My favorite things to cook
I love to play with Asian inspired marinades/ingredients - getting the blance of sweet, salty, sour and spicy just right. I also seem to be drawn to fiddly foods -- home-made pastas, tortillas, filled won tons and grape leaves.
My favorite family cooking traditions
My mother loved Mexican food, and definately passed the taste on to me. I always loved my mom's enchiladas and tacos, and often whip up something like that quick for dinner. When I have more time, I make home-made Tamales. It's time consuming, but worth it. We have a hard time getting decent whole roasting turkeys here in NZ, but there is nothing like spending a day preparing 'the works' for a holiday dinner.
My cooking triumphs
I recently catered for a group of 18 - 22 for 18 days straight.
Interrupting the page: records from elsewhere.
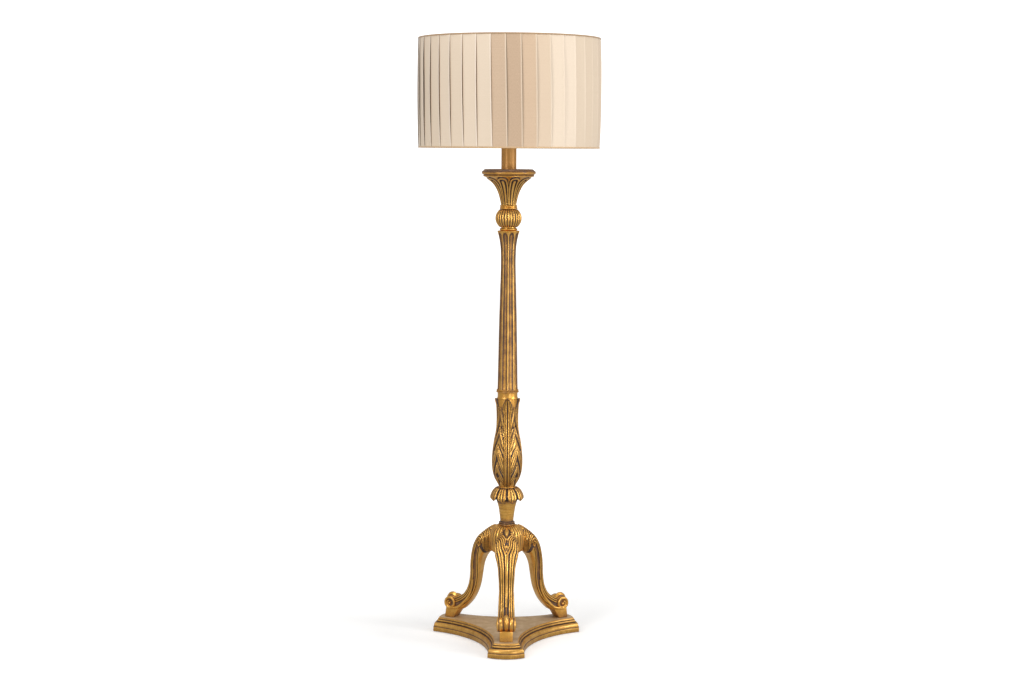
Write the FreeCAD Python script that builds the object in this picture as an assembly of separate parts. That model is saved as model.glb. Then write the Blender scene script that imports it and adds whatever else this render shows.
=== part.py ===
import FreeCAD, Part
import math
import os

from FreeCAD import Vector

# A floor lamp shaped as a tall carved candlestick: a three-cornered plinth, three scrolled
# legs, a stack of turned and carved pieces on one hollow rod, a drip pan with a candle
# tube, and a pleated drum shade. Millimetres, +Z up. The origin is on the rod's axis at
# the floor, and one leg points to -Y.

# ---- Driving dimensions -------------------------------------------------------------
OVERALL_HEIGHT = 1680.0
SHADE_RADIUS = 250.0
SHADE_HEIGHT = 300.0
LEG_ANGLES = (-90.0, 30.0, 150.0)
LEG_NAMES = ("front_leg", "right_leg", "left_leg")
FRONT = -90.0
SEAT_GAP = 0.1
BODY_GAP = 0.3
# Flat panels round a turned piece: large, small, and round a drilled peg.
WIDE_SIDES = 42
ROUND_SIDES = 36
SMALL_SIDES = 20
PEG_SIDES = 12

# Plinth: corner faces bowed outwards, sides hollowed to an arc.
PAD_THICK = 1.5
SLAB_TOP = 14.0
PLINTH_TOP = 40.0
CORNER_REACH = 228.0
CORNER_BOW = 15.5
CORNER_HALF_WIDTH = 50.5
SIDE_APOTHEM = 98.0
BOARD_MIDDLE = 140.0
PAD_RADIUS = 11.0
PAD_REACH = 202.0
# Edge mouldings as (inset, height), from the bottom up.
SLAB_EDGE = ((0.0, PAD_THICK), (0.0, SLAB_TOP))
BOARD_EDGE = (
    (1.6, SLAB_TOP),
    (3.2, 21.4),
    (11.8, 27.0),
    (10.6, 29.4),
    (10.6, 34.4),
    (17.6, PLINTH_TOP),
)

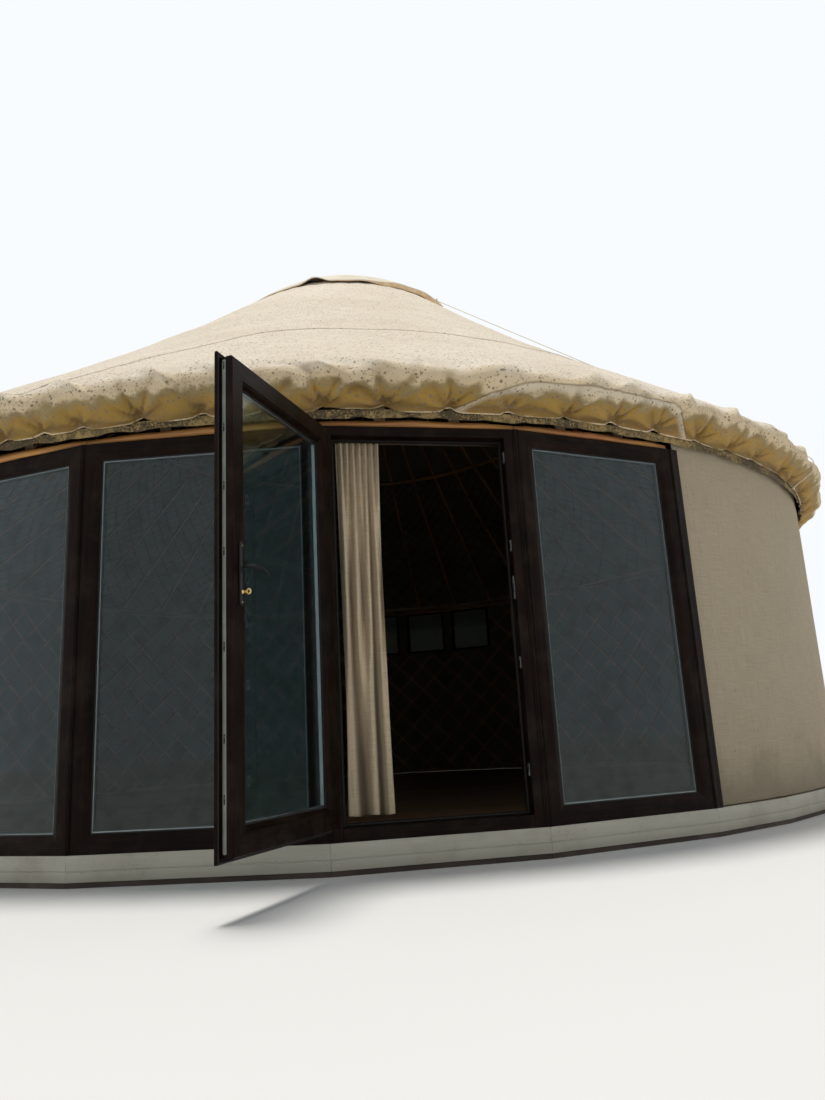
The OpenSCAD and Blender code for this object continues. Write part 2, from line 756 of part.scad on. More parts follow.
// The leaf's half of each hinge: an upper barrel around the pin and a strap on the leaf's rim
module leaf_hinges()
    color([0.24, 0.17, 0.13])
        on_leaf()
            for (z = HINGE_Z)
                difference() {
                    union() {
                        translate([pin_x, pin_y, z + 0.5])
                            cylinder(h = hinge_len / 2 - 0.5, d = hinge_d);
                        block(pin_x, leaf_l - lap_w + 45, leaf_out - lap_t - 5, leaf_out - lap_t - seat,
                            z + 4, z + hinge_len / 2 - 6);
                    }
                    translate([pin_x, pin_y, z])
                        cylinder(h = hinge_len / 2 - 2, d = pin_d + 0.4);
                }

base_strip();
floor_joists();
floor_deck();
plinth_boards();
door_frame();
strike_plates();
frame_hinges();
window_frames_left();
window_frame_right();
window_glass();
corner_posts();
lintel_poles();
front_struts();
wall_canvas(0);  // wall_canvas_1
wall_canvas(1);  // wall_canvas_2
wall_canvas(2);  // wall_canvas_3
wall_canvas(3);  // wall_canvas_4
wall_lattice(0);  // wall_lattice_1
wall_lattice(1);  // wall_lattice_2
wall_lattice(2);  // wall_lattice_3
wall_lattice(3);  // wall_lattice_4
back_window_frames();
back_window_glass();
eave_ring();
roof_poles(-pole_count / 8);  // roof_poles_front
roof_poles(pole_count / 8);  // roof_poles_right
roof_poles(pole_count * 3 / 8);  // roof_poles_back
roof_poles(pole_count * 5 / 8);  // roof_poles_left
roof_canvas(-pole_count / 8);  // roof_canvas_front
roof_canvas(pole_count / 8);  // roof_canvas_right
roof_canvas(pole_count * 3 / 8);  // roof_canvas_back
roof_canvas(pole_count * 5 / 8);  // roof_canvas_left
roof_valance();
crown_ring();
crown_bars();
crown_cover();
cover_ropes();
curtain_rail();
curtain();
leaf_frame();
leaf_glass();
lock_strip();
handle_plates();
handle_lever();
leaf_hinges();
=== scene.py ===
"""A framed tent with a canvas roof and walls on a timber deck, and a glazed front with one hinged door."""
from functools import partial

import bmesh
import bpy
import numpy as np
from mathutils import Matrix

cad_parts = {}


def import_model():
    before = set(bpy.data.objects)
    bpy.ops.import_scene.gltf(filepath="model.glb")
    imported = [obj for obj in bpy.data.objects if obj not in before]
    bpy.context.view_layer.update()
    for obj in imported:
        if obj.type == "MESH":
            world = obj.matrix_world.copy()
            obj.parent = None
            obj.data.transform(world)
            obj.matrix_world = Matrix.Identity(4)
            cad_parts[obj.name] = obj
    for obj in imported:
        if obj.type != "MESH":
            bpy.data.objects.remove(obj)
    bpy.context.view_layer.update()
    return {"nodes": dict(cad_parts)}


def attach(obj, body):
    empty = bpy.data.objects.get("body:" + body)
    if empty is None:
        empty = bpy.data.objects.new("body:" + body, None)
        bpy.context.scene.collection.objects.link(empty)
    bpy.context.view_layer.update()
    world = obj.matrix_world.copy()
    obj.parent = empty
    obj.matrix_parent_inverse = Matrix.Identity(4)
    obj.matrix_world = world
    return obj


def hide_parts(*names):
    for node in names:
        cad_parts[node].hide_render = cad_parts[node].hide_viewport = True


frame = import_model()

# Camera: the eye stands on the ground outside, low and a little left of the doorway, and looks up
# at the roof. The lens is a phone's wide one, on a long side of 36 mm.
EYE = np.array([-0.863, -8.198, 0.574])
YAW, PITCH, ROLL = np.radians([11.31, 13.06, -3.12])
LENS_MM = 27.03

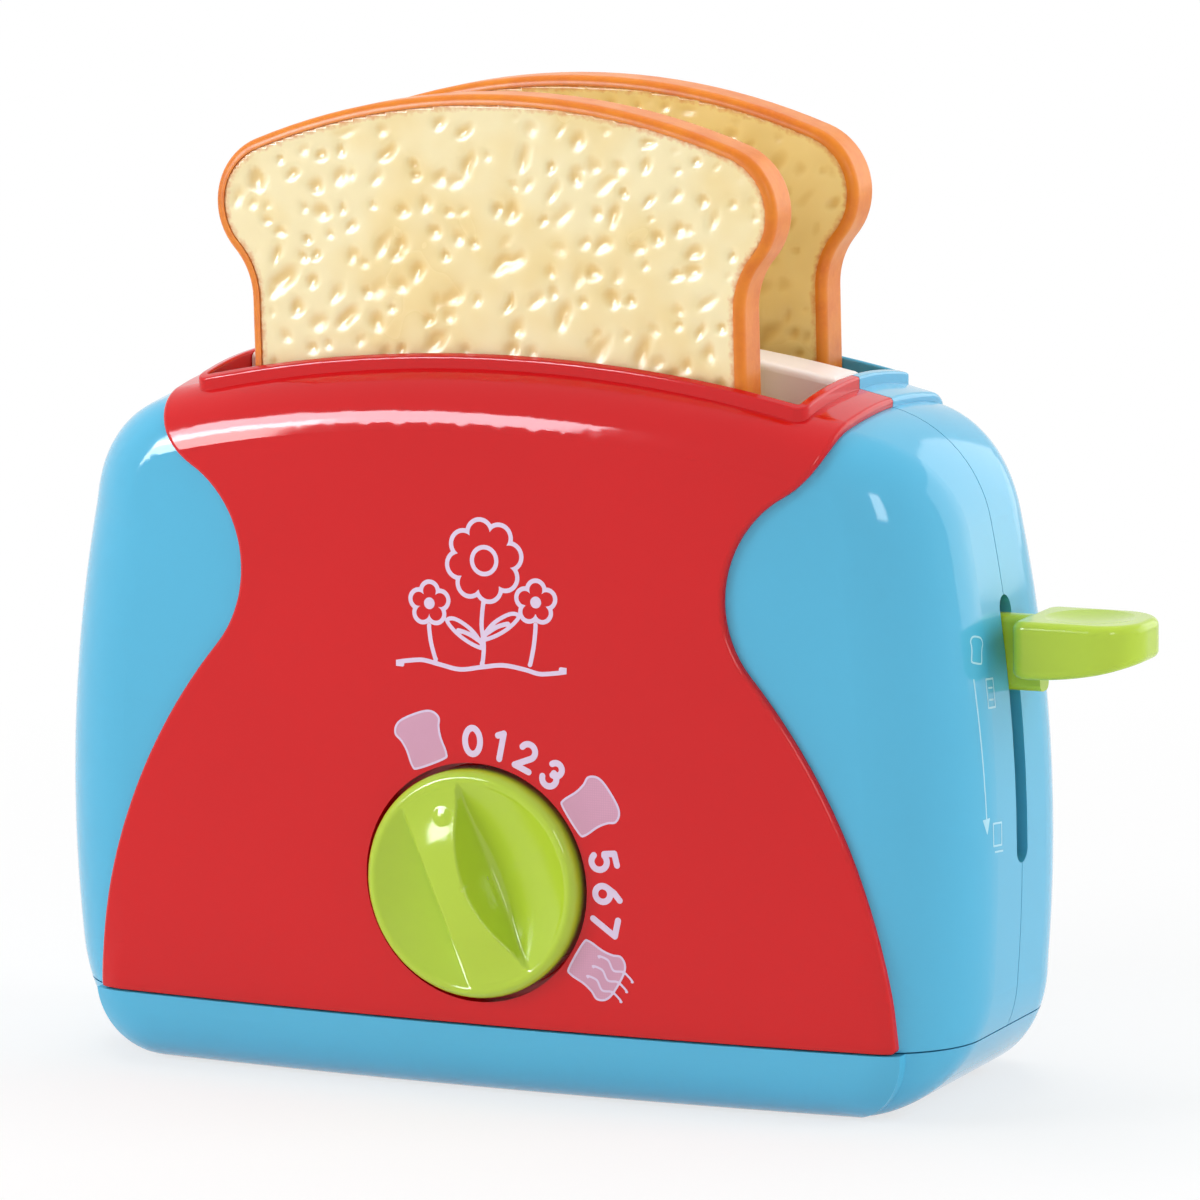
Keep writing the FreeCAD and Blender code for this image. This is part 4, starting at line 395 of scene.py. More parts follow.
def moulded_abs(name, base, gloss, softness=0.0, index=1.5):
    """ABS, injection moulded in a polished steel mould: a bright, slightly wavy gloss."""
    material, place = blank(name)
    flow = noise_at(material, place, 45, 1.0)
    # Faint flow shade, from wall thickness and melt flow.
    tint = mixed(material, flow, shade(base, 0.95), shade(base, 1.05))
    # Handling haze of a few millimetres breaks up the highlights a little.
    haze = spread(material, noise_at(material, place, 7, 4.0, 0.6), gloss * 0.8, gloss * 1.25)
    # Sink waves of 14 mm under a grain of 0.35 mm, drawn coarser than the real 0.1 mm to show.
    waves = bumped(material, noise_at(material, place, 14, 1.0), 0.03, 0.3)
    grain = bumped(material, noise_at(material, place, 0.35, 1.0), 0.004, 0.3, waves)
    return close(material, {"Base Color": tint, "Roughness": haze, "Normal": grain, "IOR": index,
                            "Subsurface Weight": softness, "Subsurface Radius": (1.0, 1.0, 0.6),
                            "Subsurface Scale": 0.0015})


def sprayed_crust(name, base, darker):
    """Soft PVC, cast and sprayed with orange toast colour: satin, with uneven cover."""
    material, place = blank(name)
    # Spray cover varies over about 6 mm, with finer speckle of 0.8 mm.
    cover = noise_at(material, place, 6, 3.0, 0.6)
    speckle = noise_at(material, place, 0.8, 2.0)
    share = spread(material, cover, 0.0, 0.85, 0.38, 0.72)
    tint = mixed(material, share, base, darker)
    tint = mixed(material, spread(material, speckle, 0.0, 0.25, 0.5, 0.8), tint, shade(base, 1.15))
    skin = bumped(material, noise_at(material, place, 2.4, 3.0), 0.09, 0.5)
    return close(material, {"Base Color": tint, "Normal": skin, "IOR": 1.43,
                            "Roughness": spread(material, cover, 0.26, 0.42),
                            "Subsurface Weight": 0.12, "Subsurface Radius": (1.0, 0.5, 0.25),
                            "Subsurface Scale": 0.002})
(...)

I had prep support from the cafe (they were able to make all the cookies, muffins, cakes, etc) but I single-handedly managed all the main dishes, plus the organization and ordering supplies. The group was so impressed they gave me a gift certificate and I had a real Sally Fields' moment: They like me! They really like me!
My cooking tragedies
Serving things at dinner parties, not realizing that they weren't things that everyone liked or had tasted before. I was shocked when an important client turned up for the lovely roast lamb and said he had never eaten lamb before! Corned Beef was another one.